**What this task involves:** Repeat the whole listing exactly as written.

**Provided data:**
—————
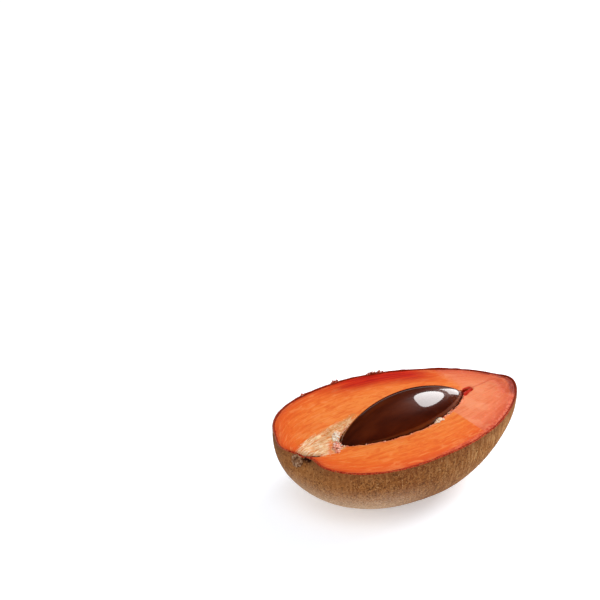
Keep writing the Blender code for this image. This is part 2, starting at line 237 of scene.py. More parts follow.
def fruit_station(x, y, z):
    """Station of points along the fruit, allowing for the skewed shoulder and the stem dents."""
    dent = stem_dent(y, z)
    station = 0.5 + x / FRUIT_LENGTH
    for _ in range(STATION_ROUNDS):
        stem_share = 1.0 - np.clip(station, 0.0, 1.0)
        moved = SHOULDER_SKEW * y * stem_share ** 2 - dent * stem_share ** DENT_FADING
        station = 0.5 + (x + moved) / FRUIT_LENGTH
    return station


def half_width(station, y):
    """Width from the axis to the skin, on the side that each y is on."""
    return np.where(y > 0.0, WIDE_SIDE * taper(station, WIDE_PROFILE),
                    NARROW_SIDE * taper(station, NARROW_PROFILE))


def inside_fruit(points):
    """True for the points inside the whole fruit."""
    x, y, z = points[..., 0], points[..., 1], points[..., 2]
    station = fruit_station(x, y, z)
    width = np.maximum(half_width(station, y), 1e-6)
    depth = np.maximum(BELLY_DEPTH * taper(station, BELLY_PROFILE), 1e-6)
    fullness = np.where(z < 0.0, BELLY_FULLNESS, 2.0)
    around = np.abs(y / width) ** fullness + np.abs(z / depth) ** fullness
    return (station > 0.0) & (station < 1.0) & (around < 1.0)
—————
**Answer in full:**
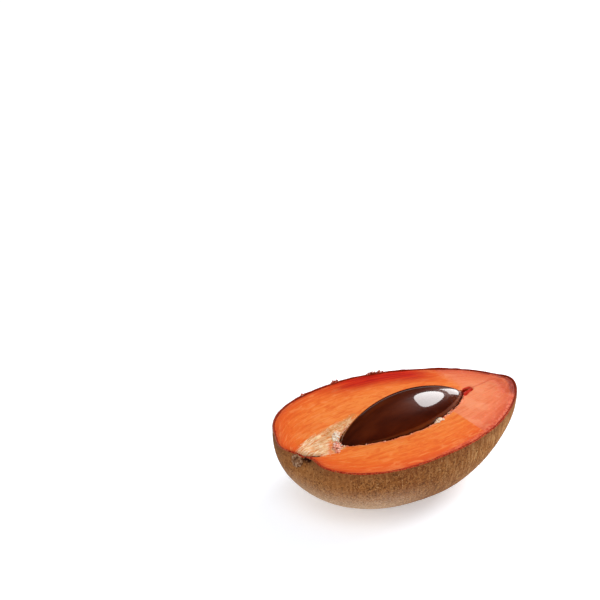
Keep writing the Blender code for this image. This is part 2, starting at line 237 of scene.py. More parts follow.
def fruit_station(x, y, z):
    """Station of points along the fruit, allowing for the skewed shoulder and the stem dents."""
    dent = stem_dent(y, z)
    station = 0.5 + x / FRUIT_LENGTH
    for _ in range(STATION_ROUNDS):
        stem_share = 1.0 - np.clip(station, 0.0, 1.0)
        moved = SHOULDER_SKEW * y * stem_share ** 2 - dent * stem_share ** DENT_FADING
        station = 0.5 + (x + moved) / FRUIT_LENGTH
    return station


def half_width(station, y):
    """Width from the axis to the skin, on the side that each y is on."""
    return np.where(y > 0.0, WIDE_SIDE * taper(station, WIDE_PROFILE),
                    NARROW_SIDE * taper(station, NARROW_PROFILE))


def inside_fruit(points):
    """True for the points inside the whole fruit."""
    x, y, z = points[..., 0], points[..., 1], points[..., 2]
    station = fruit_station(x, y, z)
    width = np.maximum(half_width(station, y), 1e-6)
    depth = np.maximum(BELLY_DEPTH * taper(station, BELLY_PROFILE), 1e-6)
    fullness = np.where(z < 0.0, BELLY_FULLNESS, 2.0)
    around = np.abs(y / width) ** fullness + np.abs(z / depth) ** fullness
    return (station > 0.0) & (station < 1.0) & (around < 1.0)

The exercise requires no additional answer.